Thursday, March 4, 2010

Christianity and Practicality

These last few days I have had several eye-opening discussions with other Christians about war and peace. These conversations have left me for the most part discouraged… although they have certainly given me a greater sense of the scope of the task at hand. It has come to my attention that one of the most widespread objections to pacifism as a obligatory way of life for the Christ-follower is often the sense that pacifism is "unreasonable" or "impractical" in dealing with evil in our world. To this objection I offer two thoughts.

To start, I would suggest that the Christian is not called to a "reasonable" or "practical" life. Jesus never suggested that following Him would be easy or painless. The Christ-like life entails the carrying of our crosses and the sharing of each-others burdens. The Christ-like life entails dying for our enemies and asking that God would bless and forgive them (as Jesus did when he was put to death). The Christ-like life entails the giving away of possessions and a deep sacrificial love. The Christ-like life requires that we do not judge "lest we be judged". The Christ-like life requires of us that we seek "first the Kingdom of God" and not the kingdom of the world. Jesus does not offer us "practical" wisdom where "practical" is defined as "easy" and "common sense", he offers us Truth which when practiced, yields the good fruits of the kingdom. I have heard some say that pacifism is a "cop-out" and that pacifism is cowardly. To those that offer this view I would humbly suggest that in doing so they are calling Jesus a coward. Choosing to love our enemies though they spit on us, insult us, and nail us to a cross is not the way of the coward. It is the way of Godlike love.

The second thing I feel the need to point out is that "pacifism" does not imply "passive-ism". We are not simply called to a life of peacemaking but also to a life of love. Love is not passive. Love does not simply stand by while evil is done. Love does not take the side of the oppressor by staying silent while harm is done to the innocent.
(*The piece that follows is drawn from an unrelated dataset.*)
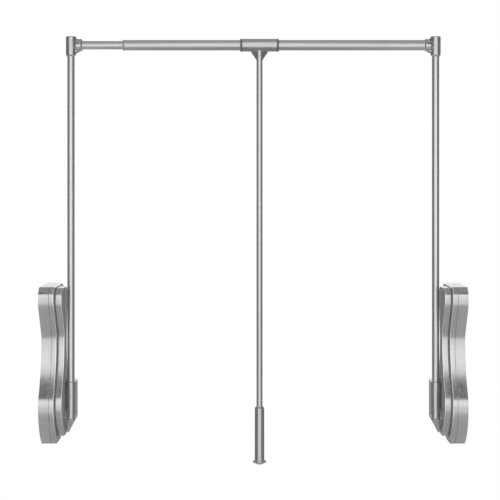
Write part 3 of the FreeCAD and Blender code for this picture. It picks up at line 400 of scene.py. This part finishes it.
def white_rays(tree):
    """1 for the rays that see the studio as white: those of the camera, of gloss and of glass."""
    rays = tree.nodes.new("ShaderNodeLightPath")
    share = rays.outputs["Is Camera Ray"]
    for ray in ("Is Glossy Ray", "Is Transmission Ray"):
        larger = tree.nodes.new("ShaderNodeMath")
        larger.operation = "MAXIMUM"
        tree.links.new(share, larger.inputs[0])
        tree.links.new(rays.outputs[ray], larger.inputs[1])
        share = larger.outputs["Value"]
    return share


def add_world():
    """White behind the object, also where metal mirrors it, and a softer grey light on matt surfaces."""
    world = bpy.data.worlds.new("studio")
    bpy.context.scene.world = world
    world.use_nodes = True
    tree = world.node_tree
    tree.nodes.clear()
    white = tree.nodes.new("ShaderNodeBackground")
    white.inputs["Color"].default_value = (1, 1, 1, 1)
    soft = tree.nodes.new("ShaderNodeBackground")
    soft.inputs["Color"].default_value = (0.55, 0.55, 0.55, 1)
    mix = tree.nodes.new("ShaderNodeMixShader")
    output = tree.nodes.new("ShaderNodeOutputWorld")
    tree.links.new(white_rays(tree), mix.inputs["Fac"])
    tree.links.new(soft.outputs["Background"], mix.inputs[1])
    tree.links.new(white.outputs["Background"], mix.inputs[2])
    tree.links.new(mix.outputs["Shader"], output.inputs["Surface"])


def add_floor():
    """A pale round floor well below the object, matt, with part of its white its own."""
    mesh = bpy.data.meshes.new("floor")
    work = bmesh.new()
    bmesh.ops.create_circle(work, cap_ends=True, segments=96, radius=FLOOR_RADIUS,
                            matrix=Matrix.Translation((MIDDLE_X, 0, FLOOR_Z)))
    work.to_mesh(mesh)
    work.free()
    floor = bpy.data.objects.new("floor", mesh)
    bpy.context.scene.collection.objects.link(floor)
    material, tree, shader = new_material("pale_floor")
    shader.inputs["Base Color"].default_value = (0.82, 0.82, 0.82, 1)
    shader.inputs["Roughness"].default_value = 0.9
    shader.inputs["Emission Color"].default_value = (1, 1, 1, 1)
    tree.links.new(spread(tree, white_rays(tree), 0, 0.5, 0, 1), shader.inputs["Emission Strength"])
    mesh.materials.append(material)


add_camera()
add_world()
add_floor()

# The front light in three bands, from the bottom up: lower edge, upper edge, lamp's level at the
# sides and in the middle, and how far the side lamps reach.
BANDS = (("low", -1.0, -0.1, 0.5, 0.4, 1.3), ("middle", -0.1, 1.2, 0.75, 0.4, 1.75),
         ("high", 1.2, 2.9, 0.5, 0.5, 0.6))
CENTRE_HALF = 0.55
for band, low, high, side_level, centre_level, reach in BANDS:
    for side, sign in (("right", 1), ("left", -1)):
        across = sign * (reach + CENTRE_HALF) / 2
        add_softbox(f"softbox_{band}_{side}", across, low, high, reach - CENTRE_HALF, side_level)
    add_softbox(f"softbox_{band}_centre", 0, low, high, 2 * CENTRE_HALF, centre_level)

# The grey cards of the room round the object. First their levels.
SIDE, BACK, BACK_TOP, FRONT, FRONT_HIGH = 0.22, 0.27, 0.5, 0.5, 0.02
TOP, BOTTOM, BOTTOM_SIDE = 0.42, 0.26, 0.6
ROOM_HALF = 2.6          # half width of the room
ROOM_TOP = 3.3
FRONT_Y = -2.7
FRONT_LOW = -1.34        # foot of the front cards
FRONT_SPLIT = 1.2        # where the low front card ends and the high ones begin
FRONT_MIDDLE = 0.9       # half width of the pale part of the high front
BACK_TOP_FOOT = 2.1
REAR_CARD = 1.4          # width of the cards beside the white patch
BOTTOM_CENTRE = 0.55     # half width of the darker strip below the object
BOTTOM_Z = FLOOR_Z + 0.03
SIDE_CENTRE = (0.4, 0.3)       # Y and Z of a side card's centre, and its half sides
SIDE_HALF = (3.1, 3.0)


def upright_card(name, x_from, x_to, z_from, z_to, y, level):
    """A card across the closet, facing front or back, with x from the object's middle."""
    centre = (MIDDLE_X + (x_from + x_to) / 2, y, (z_from + z_to) / 2)
    add_card(name, centre, ((x_to - x_from) / 2, 0, 0), (0, 0, (z_to - z_from) / 2), level)


def level_card(name, x_from, x_to, y_from, y_to, z, level):
    """A card under or over the object, with x from the object's middle."""
    centre = (MIDDLE_X + (x_from + x_to) / 2, (y_from + y_to) / 2, z)
    add_card(name, centre, ((x_to - x_from) / 2, 0, 0), (0, (y_to - y_from) / 2, 0), level)


for side, sign in (("right", 1), ("left", -1)):
    add_card(f"side_card_{side}", (MIDDLE_X + sign * ROOM_HALF, *SIDE_CENTRE),
             (0, SIDE_HALF[0], 0), (0, 0, SIDE_HALF[1]), SIDE)
    near, far = sorted((sign * WINDOW, sign * (WINDOW + REAR_CARD)))
    upright_card(f"rear_card_{side}", near, far, -WINDOW, WINDOW, BACK_Y, BACK)
    near, far = sorted((sign * FRONT_MIDDLE, sign * ROOM_HALF))
    upright_card(f"front_card_high_{side}", near, far, FRONT_SPLIT, ROOM_TOP, FRONT_Y, FRONT_HIGH)
    near, far = sorted((sign * BOTTOM_CENTRE, sign * ROOM_HALF))
    level_card(f"bottom_card_{side}", near, far, -ROOM_HALF, ROOM_HALF, BOTTOM_Z, BOTTOM_SIDE)
upright_card("rear_card_top", -ROOM_HALF, ROOM_HALF, BACK_TOP_FOOT, ROOM_TOP, BACK_Y, BACK_TOP)
upright_card("front_card_low", -ROOM_HALF, ROOM_HALF, FRONT_LOW, FRONT_SPLIT, FRONT_Y, FRONT)
upright_card("front_card_high", -FRONT_MIDDLE, FRONT_MIDDLE, FRONT_SPLIT, ROOM_TOP, FRONT_Y, FRONT)
level_card("top_card", -ROOM_HALF, ROOM_HALF, FRONT_Y, BACK_Y, ROOM_TOP, TOP)
level_card("bottom_card", -BOTTOM_CENTRE, BOTTOM_CENTRE, -ROOM_HALF, ROOM_HALF, BOTTOM_Z, BOTTOM)

bpy.context.scene.view_settings.view_transform = "Standard"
This is not the God that we follow either. If Jesus were teaching "passive"-ness he would have finished his teachings and died an old man, having neglected to save us from our sins. What Jesus teaches us is that "love" instead of violence is what puts an end to evil in our world. Those who say that the life of radical non-violence is an ineffective way of fighting evil have simply to look to the power of the cross to be proved wrong. History has shown that violence begets more violence and that killing our enemies only brings about further death.

On the 6th we will be meeting in the Cesar Chavez room at the Democracy Center. I would encourage you all to examine the life and actions of Chavez in order to see a good example of how non-violence can accomplish great good under great adversity. I will leave you with the following quote from him:

“Non-violence is not inaction. It is not discussion. It is not for the timid or weak... Non-violence is hard work. It is the willingness to sacrifice. It is the patience to win.”